Here are my suggestions:

  • Ikujiro Nonaka & Noboru Konno, 1999 "The concept of 'Ba': building a foundation for knowledge creation", California Management Review 40 (3) 40-54. article. 'Ba' is a subtle affordance, a knowledge space, where relationships are built, trust is established and collaboration happens.

  • David Oliver and Johan Roos, 1999. "from fitness landscapes to knowledge landscapes" Systemic Practice and Action Research, Vol. 12.3 article. Connects the emergence of knowledge with chaos and complexity theory, illustrating the key role of metaphor in knowledge work.

  • Tacit knowledge - it's perhaps the most fundamental unique KM concept. Sveiby's web site

  • Morten T. Hansen, Nitin Nohira and Thomas Tierney, 1999, "What's Your Strategy for Managing Knowledge?". e-doc A key choice in knowledge strategies and one of the dichotomies that most KM folk just do not appreciate.

  • Demarest, Marc. "Understanding Knowledge Management." Long Range Planning 30.03 (June 1997): 374-384. This is the clearest articulation of KM that I have found. The goal of commercial knowledge is not truth, but effective performance, not what is right, but what works or even better 'what works better', where better is defined in competitive and financial contexts.

Your thoughts - feedback??

See: my 5 best KM books, and 5 KM books to pitch

November 28, 2004

5 KM books to pitch

What I need to pitch:

Applehans, Globe & Laugero, 1999. "Managing knowledge" A practical web-based approach. Addison Wesley.

The authors do not know the difference between information and knowledge enough said. My amazon review

Tissen, Andriessen and Deprez, 1998. "Value-based knowledge management". creating the 21st century company: knowledge intensive, people rich. Longman.

I feel I payed for the original lavish color plates that dot this book. It was the most expesive KM book I have purchased, over $115. Poor insights, trite prognostigation and glowing reports on the benefits of KM. Please do not repeat my error

Amidon, 2003. "The innovation superhighway". Butterworth-Heinemann.

Too abstract, wrong focus and way to self-serving to deliver anything. my blog review

Albert & Bradley, 1997. "Managing Knowledge". Experts, agencies and organizations. Cambridge.

They missed the boat forecasting the coming knowledge worker revolution. A superficial study of experts and the nature of knowledge work.

Duffy, 1999. "Harvesting experience". Reaping the benefits of knowledge. ARMA International.

Nothing original, useful or deep here. Duffy trots through the well-worn paths of setting up a KM project, building a repository, measuring ROI and implementing a strategy. Rather read Davenport & Prusak they do a much better job.

So what KM books have you pitched?

Selecting 5 KM books

A posting at the knowledgeboard gives a list of 42 books that anyone starting in KM may find useful.
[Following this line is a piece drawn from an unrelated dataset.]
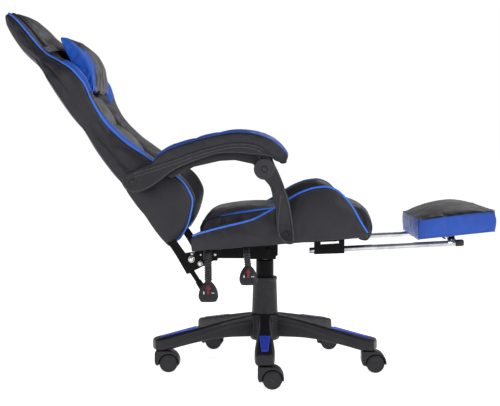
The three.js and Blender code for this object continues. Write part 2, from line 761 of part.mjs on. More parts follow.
const footPad = new THREE.Shape();
footPad.moveTo(410, 374);
footPad.lineTo(620, 396);
footPad.lineTo(619, 452);
footPad.quadraticCurveTo(600, 462, 560, 463);
footPad.quadraticCurveTo(500, 463, 450, 447);
footPad.quadraticCurveTo(428, 441, 412, 430);
add('footrest_pad', acrossX(footPad, -175, 175, 6, 4), 'blue_leather');

const padBottom = (forward) => 374.4 + ((forward - 418) * 21) / 196;
const padPlate = acrossX(polygon([
  [470, padBottom(470) - GAP],
  [570, padBottom(570) - GAP],
  [570, padBottom(570) - 3.3],
  [470, padBottom(470) - 3.3],
]), -70, 70);
const lugs = [-56, 56].flatMap((x) => [
  box(x - 10, x + 10, CROSS_BAR - 8, CROSS_BAR + 8, RAIL_Z, padBottom(CROSS_BAR) - 1.5),
  rodX([CROSS_BAR, RAIL_Z], 10, x - 10, x + 10, 14),
]);
const hingeBore = rodX([CROSS_BAR, RAIL_Z], 6.4, -90, 90, 14);
add('footrest_bracket', cut(join(padPlate, ...lugs), hingeBore), 'black_steel');

export default chair;
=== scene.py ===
"""Reclining gaming chair with a pull-out footrest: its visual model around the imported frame.

Metres, +Z up. The sitter faces -Y, so the sitter's right hand is on -X. Sizes in tables and outlines are
millimetres, given as forward (-Y) and up, and at(), on_seat() and on_back() turn them into metres.
"""
import math

import bpy
import numpy as np
from mathutils import Matrix, Vector
from mathutils.bvhtree import BVHTree


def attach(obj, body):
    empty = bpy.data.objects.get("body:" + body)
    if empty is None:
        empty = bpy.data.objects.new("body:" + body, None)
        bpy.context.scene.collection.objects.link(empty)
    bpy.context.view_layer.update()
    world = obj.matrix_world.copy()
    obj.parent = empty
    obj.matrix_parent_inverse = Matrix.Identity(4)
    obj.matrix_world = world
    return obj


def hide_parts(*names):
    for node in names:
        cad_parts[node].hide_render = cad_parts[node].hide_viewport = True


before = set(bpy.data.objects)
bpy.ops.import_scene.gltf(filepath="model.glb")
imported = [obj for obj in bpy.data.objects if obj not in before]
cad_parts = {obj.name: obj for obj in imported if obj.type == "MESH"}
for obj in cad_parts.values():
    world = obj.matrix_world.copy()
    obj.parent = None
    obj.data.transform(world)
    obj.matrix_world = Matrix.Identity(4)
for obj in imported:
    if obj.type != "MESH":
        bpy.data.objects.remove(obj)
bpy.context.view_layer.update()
MM = 0.001
SIDES = {"right": 1, "left": -1}  # the right side is built, the left is its mirror image


# ---------------------------------------------------------------- places
SEAT_REAR = (-197, 352)  # forward and up of the seat's lower rear corner
SEAT_ANGLE = math.radians(4.76)  # the seat's rise towards the front
BACK_REAR = (-268, 372)  # forward and up of the back's lower rear corner
BACK_ANGLE = math.radians(54.33)  # the back's rise from level, at rest


def at(x, forward, up):
    return Vector((x, -forward, up)) * MM


def on_seat(x, along, up):
    """Along the seat from its lower rear corner, and up from its lower edge."""
    forward = SEAT_REAR[0] + along * math.cos(SEAT_ANGLE) - up * math.sin(SEAT_ANGLE)
    return at(x, forward, SEAT_REAR[1] + along * math.sin(SEAT_ANGLE) + up * math.cos(SEAT_ANGLE))


def on_back(x, along, out):
    """Up along the back from its lower rear corner, and out from its rear face."""
    forward = BACK_REAR[0] - along * math.cos(BACK_ANGLE) + out * math.sin(BACK_ANGLE)
    return at(x, forward, BACK_REAR[1] + along * math.sin(BACK_ANGLE) + out * math.cos(BACK_ANGLE))


# ---------------------------------------------------------------- curves
def clamped(share):
    return min(1.0, max(0.0, share))


def turn_steps(count):
    """Angles of count even steps round a full turn."""
    return [2 * math.pi * k / count for k in range(count)]


def loop(*sides):
    """A closed outline from sides that each end where the next one starts."""
    return [p for side in sides for p in side[:-1]]


def mirror(line):
    """The other half of a symmetric outline, in running order."""
    return [(-x, y) for x, y in reversed(line)]


def even(points, count):
    """count + 1 points at even steps along the line through points."""
    p = np.array([tuple(q) for q in points], float)
    run = np.concatenate([[0], np.cumsum(np.linalg.norm(np.diff(p, axis=0), axis=1))])
    steps = np.linspace(0, run[-1], count + 1)
    return np.stack([np.interp(steps, run, p[:, k]) for k in range(p.shape[1])], axis=1)


def curve(points, count, closed=False):
    """count + 1 even points along a smooth curve through points; a closed curve leaves the last one out."""
    p = [np.array(tuple(q), float) for q in points]
    p = [p[-1], *p, p[0], p[1]] if closed else [2 * p[0] - p[1], *p, 2 * p[-1] - p[-2]]
    fine = []
    for a, b, c, d in zip(p, p[1:], p[2:], p[3:]):
        for t in np.linspace(0, 1, 12, endpoint=False):
            fine.append(0.5 * (2 * b + (c - a) * t + (2 * a - 5 * b + 4 * c - d) * t**2
                               + (3 * b - a - 3 * c + d) * t**3))
    fine.append(p[-2])
    made = even(fine, count)
    return made[:-1] if closed else made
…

Well 42 is a little too many for starters, so here is my list of 5 and some rationale for the choices:

* Deep smarts

A new book (2005) from Dorothy Leonard and Walter Swap (remember Wellsprings of Knowledge?) that looks at the nature of practical wisdom. Experience-based competence takes time to acquire, is difficult to transfer and is related to intuition, beliefs, tacit models and awareness. This is very timely book as boomers leave the workforce in droves.

* Communities of practice

Etienne Wenger's classic that sets the ground for understanding social learning, reification, participation and domain. This book delivers new insights with every reading. Deep, basic and timeless.

* Working knowledge

Davenport and Prusak's 1998, primer for the KM practitioner. This covers the essential concepts of codification and personalization, the role of people vs. technology and the value of knowledge to business.

* Enabling knowledge creation

My favorite book on people related KM. The power of community, communication, conversation, content and context. Many savvy answers to eternal problems of cultural change and making KM happen within business. Do not pass this one by.

* Learning to fly

Collison & Parcell tell it like it is. A useful narrative of how to do KM within a large company. Learning before, while and after is a fundamental revisit of techniques for getting KM done.

Wonder what others have on that special spot in their bookshelf??